— Begin Collected data —

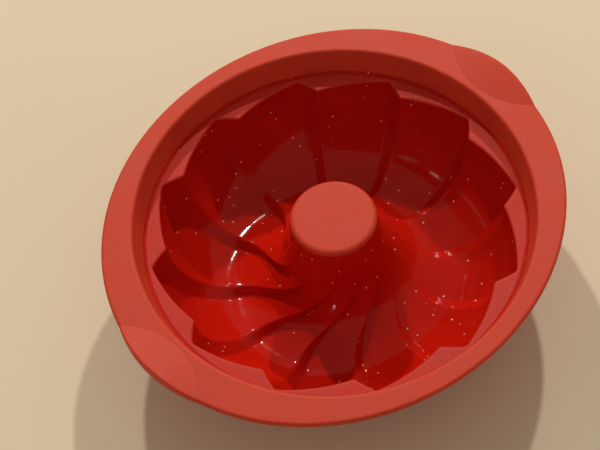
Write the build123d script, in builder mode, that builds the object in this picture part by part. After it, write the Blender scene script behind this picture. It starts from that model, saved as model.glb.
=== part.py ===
"""Swirl-fluted silicone bundt pan with an oval rim and two grip tabs.

The pan stands on its fluted bottom with the opening up (+Z). X runs through the
two grips. The origin is on the table, under the middle of the centre tube.
All lengths are in millimetres and all angles in degrees.
"""

import os
from collections import namedtuple
from math import cos, radians, sin, sqrt

from build123d import *

# ---------------------------------------------------------------- driving dimensions
SKIN = 2.5  # thickness of the ledge, ring wall and tube; the bowl is thinner where it slopes

RIM_HALF_LENGTH = 130.3  # oval rim outline, half of its long axis (along X)
RIM_HALF_WIDTH = 119.4  # half of its short axis (along Y)
RIM_WEB = 2.0  # thickness of the flat rim
RIM_HEM = 2.0  # extra thickness under the rim's outer edge
HEM_WIDTH = 7.0  # how far the hem reaches in from the edge
EDGE_ROUNDING = 1.5  # rounding of the rim's outer edge, above and below

OPENING_RADIUS = 109.0  # ring wall, inside, at the rim's top face
LEDGE_RADIUS = 104.9  # ring wall, inside, where it meets the ledge
LEDGE_DEPTH = 15.0  # ledge below the rim's top face
MOUTH_ROUNDING = 2.0  # rounding where the rim turns down into the ring wall

GRIP_REACH = 132.6  # outermost point of a grip from the middle
GRIP_CREASE = 112.5  # where a grip's crease comes closest to the opening
GRIP_HALF_SPAN = 31.5  # half of a grip's length along the rim
GRIP_RISE = 4.5  # rise from a grip's crease to its outer edge, before that is rounded

RING_WIRE_RADIUS = 1.0  # steel reinforcing ring inside the rim's edge
RING_EDGE_DISTANCE = 4.0  # ring's centre line, in from the rim outline

FLUTES = 12
FLUTE_PHASE = -2.0  # outer corner of the first flute, from +X
MOUTH_RISER = 6.0  # part of a flute's pitch taken by its steep side, at the ledge
TUBE_RISER = 4.0  # the same at the foot of the tube
MOUTH_FLUTE = 9.0  # height of a flute's ridge above its corner line, at the ledge
FLOOR_FLUTE = 5.0  # the same on the floor
CONE_FLUTE = 12.0  # pull on the ridge's height on the way up to the tube, where it ends
CONE_TWIST = 45.0  # how far the flutes swirl between the floor and the tube
TWIST_LEAD = 0.55  # share of that twist pulled in early; more makes the swirl start sooner

MOUTH_RADIUS = 101.5  # the flutes' outer corners at the ledge
FLOOR_RADIUS = 60.0  # the deepest circle of the trough
FLOOR_DEPTH = 67.5  # its depth below the rim's top face
WALL_FULLNESS = 0.45  # 0.55 would make the wall a quarter ellipse; less is straighter
CONE_FULLNESS = 0.55  # the same for the cone that climbs to the tube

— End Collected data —

Aim ->
Extract the lines above, from the first one through the one containing "MOUTH_ROUNDING = 2.0", and return only those, unchanged.

Reply to the exercise ->
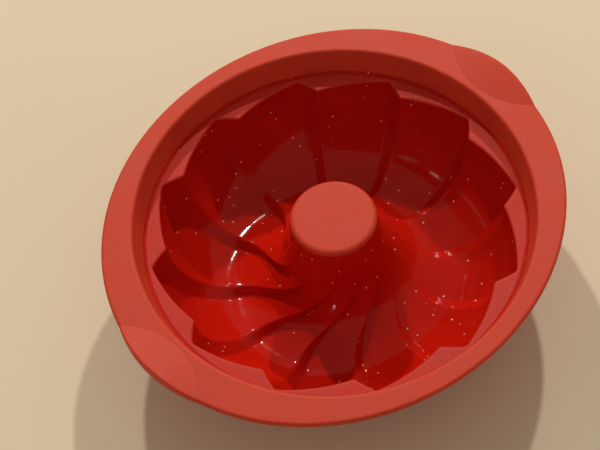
Write the build123d script, in builder mode, that builds the object in this picture part by part. After it, write the Blender scene script behind this picture. It starts from that model, saved as model.glb.
=== part.py ===
"""Swirl-fluted silicone bundt pan with an oval rim and two grip tabs.

The pan stands on its fluted bottom with the opening up (+Z). X runs through the
two grips. The origin is on the table, under the middle of the centre tube.
All lengths are in millimetres and all angles in degrees.
"""

import os
from collections import namedtuple
from math import cos, radians, sin, sqrt

from build123d import *

# ---------------------------------------------------------------- driving dimensions
SKIN = 2.5  # thickness of the ledge, ring wall and tube; the bowl is thinner where it slopes

RIM_HALF_LENGTH = 130.3  # oval rim outline, half of its long axis (along X)
RIM_HALF_WIDTH = 119.4  # half of its short axis (along Y)
RIM_WEB = 2.0  # thickness of the flat rim
RIM_HEM = 2.0  # extra thickness under the rim's outer edge
HEM_WIDTH = 7.0  # how far the hem reaches in from the edge
EDGE_ROUNDING = 1.5  # rounding of the rim's outer edge, above and below

OPENING_RADIUS = 109.0  # ring wall, inside, at the rim's top face
LEDGE_RADIUS = 104.9  # ring wall, inside, where it meets the ledge
LEDGE_DEPTH = 15.0  # ledge below the rim's top face
MOUTH_ROUNDING = 2.0  # rounding where the rim turns down into the ring wall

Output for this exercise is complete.